Plasticity Associated with Adoption of Social Roles in Clown Anemonefish

A central question in animal behavior is how individual phenotypes shape, and are shaped by, dominance hierarchies. Using clownfish ( Amphiprion percula ) as a model system, we investigated how individuals strategically modify their phenotype during hierarchy formation. We tested the overarching hypothesis that interactions among size- and age-matched rivals will lead to the emergence of social roles (dominant, subordinate, solitary), accompanied by divergence in four aspects of individual phenotypes: growth, feeding behavior, agonistic behaviors (aggression, submission), and gene expression. To test this, we created 30 replicates of juvenile clownfish, each comprising a size-matched pair housed together, and a solitary size-matched individual housed separately.

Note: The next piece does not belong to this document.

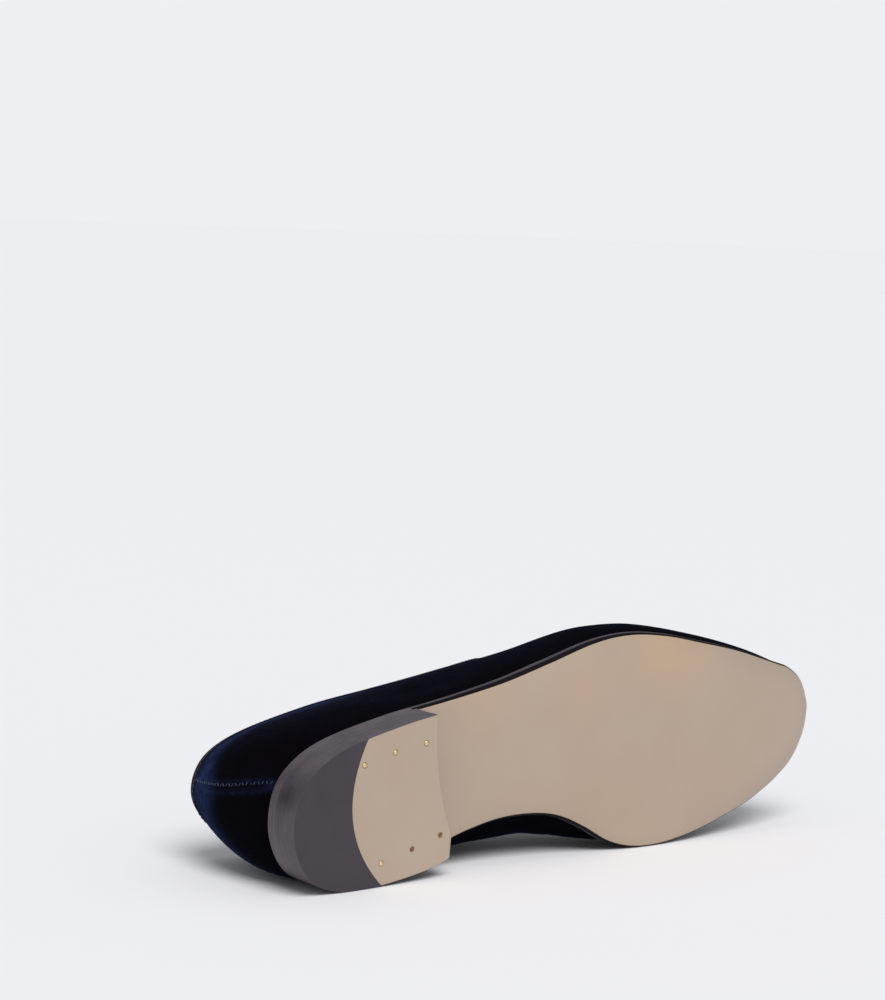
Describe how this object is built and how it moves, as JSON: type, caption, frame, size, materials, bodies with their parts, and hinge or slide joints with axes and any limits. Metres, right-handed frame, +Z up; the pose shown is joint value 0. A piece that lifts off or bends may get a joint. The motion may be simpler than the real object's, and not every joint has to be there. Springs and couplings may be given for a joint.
{
  "type": "velvet slipper loafer",
  "caption": "Right velvet slipper loafer with a grosgrain-bound topline, leather sole and stacked heel, lying empty on its inner side.",
  "frame": {"origin": "bottom centre of the bounding box, on the floor that the lying shoe touches", "axes": "+X along the shoe towards the toe, +Y the way the foot's instep faces (away from the sole), +Z up from the floor, towards the shoe's outer side"},
  "size_m": [0.2964, 0.0936, 0.0951],
  "materials": {
    "velvet": "dark navy cotton velvet with a short nap, black leather lining inside",
    "grosgrain": "black-purple ribbed ribbon, low sheen",
    "sole_leather": "smooth tan sole leather, polished, with a dark dressed edge",
    "heel_leather": "stacked leather lifts, stained dark brown and waxed",
    "heel_rubber": "dense dark rubber, satin",
    "brass": "small brass nails, worn flush",
    "lining_leather": "black lining leather, matt"
  },
  "bodies": {
    "root": {"outsole": "sole_leather", "insole": "lining_leather", "heel_lift_1": "heel_leather", "heel_lift_2": "heel_leather", "heel_lift_3": "heel_leather", "top_piece_leather": "sole_leather", "top_piece_rubber": "heel_rubber", "upper": "velvet", "topline_binding": "grosgrain", "heel_nail_1": "brass", "heel_nail_2": "brass", "heel_nail_3": "brass", "heel_nail_4": "brass", "heel_nail_5": "brass", "heel_nail_6": "brass"}
  },
  "joints": []
}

Our results show that an individual’s social context shapes its growth trajectory through coordinated changes in feeding behavior, agonistic behaviors, and gene expression. Individuals emerging as dominant within pairs grew twice as much compared to those emerging as subordinates, while subordinate and solitary individuals showed comparable growth. Initially, paired individuals consumed more food per capita than solitary individuals, but this difference declined as size hierarchies became established. Agonistic behaviors also decreased over time among paired individuals as size differences emerged. Transcriptomic analyses revealed upregulation of conserved vertebrate growth pathways and ossification related genes, and downregulation of satiety-associated genes, in dominant individuals compared to subordinates and solitaries. Here we link changes in gene expression with growth and feeding behavior regulation that underpin and reinforce social role differentiation during dominance hierarchy formation in clownfish. Our findings lay the foundation for a broader framework to explore the mechanisms underpinning strategic growth in social vertebrates.